Holt. Nov. 2022. 288p. ISBN 9781250834522. $27.99. F
Quoting aptly from the poems of Marina Tsvetaeva and liberally slinging Russian vulgarities along with gymnastics lingo, Meadows (I Will Send Rain) captures the risks so recently headlined by Simone Biles and other champions in her fifth novel, which traces the tormented lives of three women against a backdrop of gymnastics in Norilsk, a closed Soviet industrial city in the Arctic. Anya, a child of faithful communist parents, endures the sport’s cruel training regimen for the greater glory of the USSR. Her mother, a ballerina, unaccountably disappears from the child’s life early on, yet haunts her coming of age.
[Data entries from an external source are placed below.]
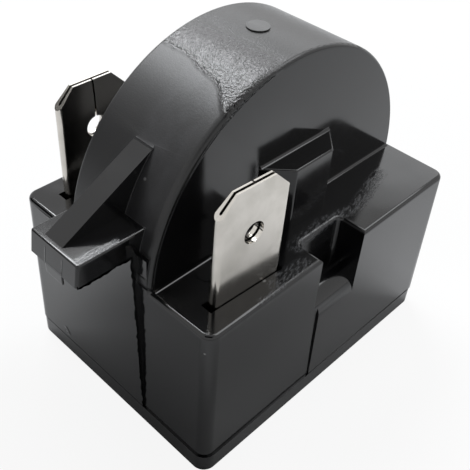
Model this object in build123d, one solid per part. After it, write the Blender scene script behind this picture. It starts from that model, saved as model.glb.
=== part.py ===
from build123d import *
from math import acos, asin, atan2, cos, degrees, hypot, pi, radians, sin
import os

# A plug-on starter for a small refrigeration compressor. Millimetres.
# X runs along the front face, Y from the front face to the rear face, Z up.
# The origin is the middle of the rectangular underside.

# Housing, outside
base_width = 28.0
base_depth = 20.9
base_height = 15.25
corner_radius = 1.0
edge_round = 0.35
wall = 1.2
top_wall = 1.5

# Dome that stands across the base and holds the disc
dome_setback = 0.1
dome_axis_height = 14.75
dome_length = 8.9
dome_wall = 1.3
dome_front_round = 0.35
dome_rear_round = 0.3
dome_foot_round = 0.25
stop_angle = 40.0
stop_width = 1.2

# Near corner of the housing, where the mould insert leaves the faces set back
panel_left_depth = 0.1
panel_front_depth = 0.2
panel_right_end = 12.2

# Proud wall under the ear, with its leaning front edge
proud_foot = 0.1
proud_head = 0.35
proud_foot_start = 6.9
proud_head_start = 7.4
proud_from_rear = 1.2

# Ear on the left side and the gusset over it
ear_reach = 4.5
ear_width = 5.0
ear_offset = -0.55
ear_top = 19.8
ear_thickness = 1.75
ear_draft = 0.25
ear_round = 0.2
ear_top_round = 0.15
gusset_width = 1.8
gusset_offset = -0.1
gusset_inset = 0.35
gusset_height = 4.25
gusset_round = 0.25

# Tapered buttress between the dome and the notch
buttress_offset = 0.3
buttress_back_width = 8.05
buttress_front_width = 4.1
buttress_reach = 1.95
buttress_height = 5.65
buttress_round = 0.25
buttress_top_round = 0.15

# Low round marks left by the mould: on the crown and near the front blade
crown_mark = (0.4, 0.3, 0.87, 0.1)
corner_mark = (-9.6, -5.55, 0.8, 0.06)
mark_root = 0.4

# Notch in the front wall
notch_offset = 0.1
notch_width = 4.8
notch_depth = 2.55
notch_floor = 11.0
notch_floor_round = 2.2
notch_corner_round = 0.4
notch_wall = 0.8

# Base plate
plate_thickness = 1.8
plate_overhang = 0.12
plate_edge_round = 0.2
rim_height = 1.1
rim_wall = 1.0
rim_fit = 0.1
cradle_length = 10.0
cradle_cheek = 0.9
cradle_height = 5.2

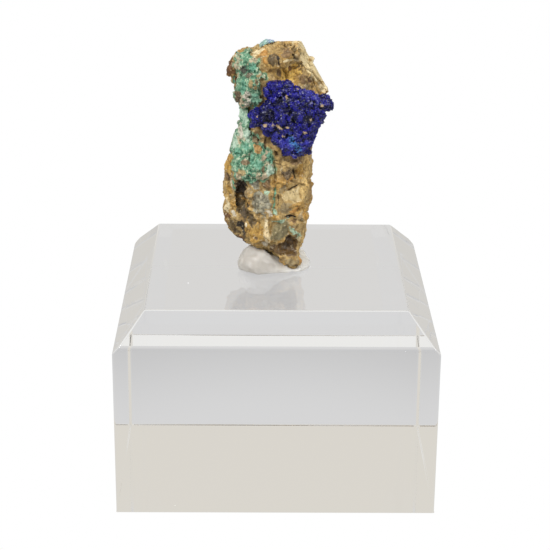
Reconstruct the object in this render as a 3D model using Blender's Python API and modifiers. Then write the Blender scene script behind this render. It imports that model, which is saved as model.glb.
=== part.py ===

Their neighbor Vera, a gulag survivor struggling with her own grief and guilt, helps raise Anya. Deprivation, betrayal, and fear are inscribed on the characters’ worried faces, yet when Anya performs her spectacular routines, smiles cover the hurt. Gymnastics is the fourth actor in the plot, as malign forces darken Anya’s love of the sport. A haunting allusion to Stalin’s real-life daughter, Svetlana, indicates the deep research supporting the novel.
VERDICT Spanning the final decades of the 1900s, Meadows’s latest is a genre-bender that fluently integrates sports with accents from political and psychological thrillers. Most novels about gymnastics are written for YA audiences, but this one is for seasoned readers.